De la haine au combat pour les droits humains

Par Agnès Morilhat

 

Bienvenue à Kibera, Nairobi, Kenya. Le plus grand bidonville de la capitale, mais aussi du pays et de l'Afrique de l'Est. Kate Wangui, trentenaire, y est défenseure des droits des femmes et des enfants depuis bientôt 10 ans. Elle a grandi toute sa vie ici, entre violences de genre, tensions ethniques et histoire familiale compliquée. Son engagement militant vient de là, justement : quand histoire personnelle et Histoire avec un grand « H » s'entremêlent et s'entrechoquent.

Son père, alcoolique, bat régulièrement sa mère. A 17 ans, Kate est mariée de force avec un homme de 18 ans de plus qu'elle. Elle tombe rapidement enceinte ; il falsifie ses papiers pour qu'elle n'apparaisse pas comme mineure. Elle s'enfuit avec sa fille, Grace. La colère, notamment contre les hommes, s'accumule.

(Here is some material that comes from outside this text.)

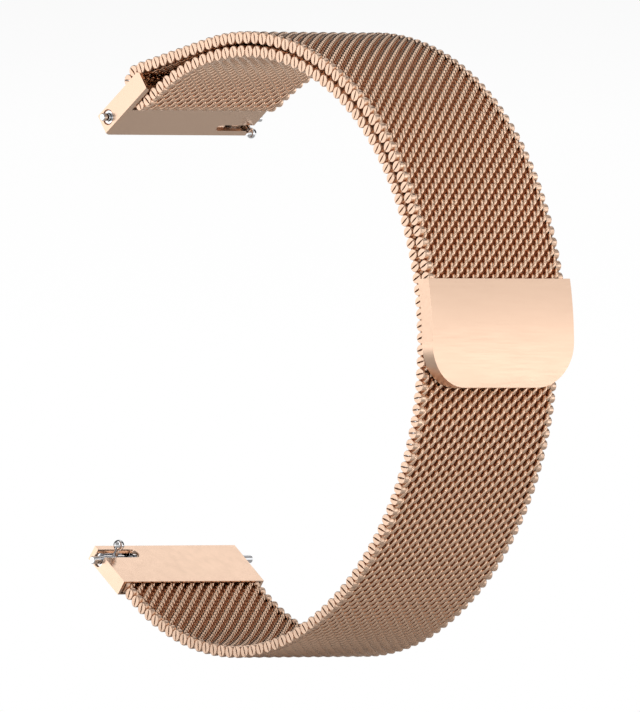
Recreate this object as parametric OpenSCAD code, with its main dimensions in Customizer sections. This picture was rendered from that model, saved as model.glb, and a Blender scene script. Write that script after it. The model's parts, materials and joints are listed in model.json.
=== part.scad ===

En 2007, le Kenya est fortement secoué par des violences post-électorales extrêmes, principalement entre   les tribus Kikuyus et Luos. Plus de 1500 morts, des centaines de milliers de personnes déplacées internes. La maison de Kate est détruite car elle est Kikuyu. Le ressentiment et l'amertume culminent lorsque sa cousine et sa mère sont violées, en 2011. Kate est rongée de l'intérieur par la douleur et la haine.

En 2012, une amie l'emmène à un cercle de paroles de l'association Kibera Women for Peace and Fairness (Femmes de Kibera pour la Paix et l'Equité). Les femmes parlent de leurs traumatismes, de leurs expériences. De leur douleur. Il y est question de partage, de paix, de pardon. Kate décide de prendre la parole. Et de ne plus la lâcher. Il s'agit de l'un de ses plus grands combats : la lutte pour le droit de s'exprimer et de manifester. 

Le cœur de son action est la formation des femmes et des enfants, afin de leur faire connaître leurs droits, et le combat pour la justice envers les victimes de viols et de violence. Kate anime des groupes de parole, des ateliers de sensibilisation aux violences de genre, intervient dans les écoles. Elle mène des actions en justice à l'encontre d'auteurs de violences de genre. Elle est devenue une leader dans sa communauté.

 

Kibera Women for Peace and Fairness

Cette association est menée par et pour les femmes des communautés du bidonville de Kibera. Elle a pour but de les sensibiliser à leurs droits, poursuit des activités de plaidoyer et lutte contre la violence. Son slogan est G-PENDE, qui signifie "Aime toi" en kiswahili.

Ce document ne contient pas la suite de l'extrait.